The elements of these research projects that explore the memories and stories that are embedded in the objects around us and the value that they have/or should have in our society today is what inspired the activity at the Great Get Together. They show how these stories and memories, although different through location, age, or time can relate to people and be used to unite people or inspire a new appreciation/connection. The Memory Safe explored this through its central activity: the attachment of spoken memories and stories to everyday objects such as stuffed toys, teapots, shells etc.

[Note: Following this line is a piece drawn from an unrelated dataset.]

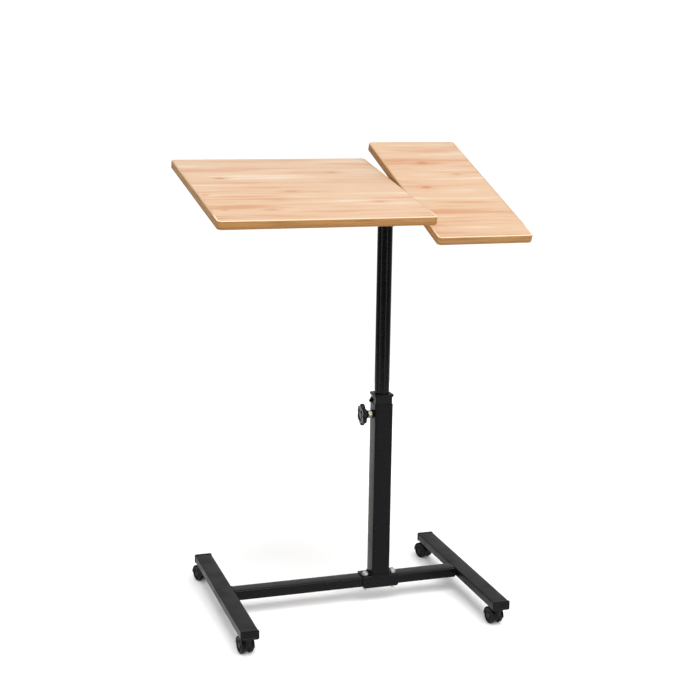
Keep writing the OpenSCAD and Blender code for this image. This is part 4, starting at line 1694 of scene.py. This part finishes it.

The Memory Safe and the two pieces of research aim to make us show a new appreciation or connection to things as everyday as trees, games and household objects, through revisiting the cultural past of these things, showcasing them in new and exciting ways and using them to inspire and forge new connections across time and place. Among the feedback gotten from visitors on the day, one comment made in a conversation stood out to me. This visitor remarked that it was interesting how the most basic objects, (basic in that they’re very common and ordinary) often had the most fascinating memories and stories attached to them. I think she was right. For me, listening to the stories made me realise how what may seem mundane to someone may mean the world to another and it was nice to hear different perspectives.

Display of postcards with memories on them, written by visitors

Memories left behind by visitors

It made me appreciate the things that I have in my life and made me think of all the simple objects I have that have really formative memories and stories attached to them. These objects can tell us a lot about people, society, eras and cultures and this knowledge can be used to build solidarity and empathy between us, which is why they’re valuable and should be kept safe. The Great Get Together is an event that brings people together and it’s nice to see that The Memory Safe and what it represents was at an event like it.

That’s all from me for now! Thank you for reading.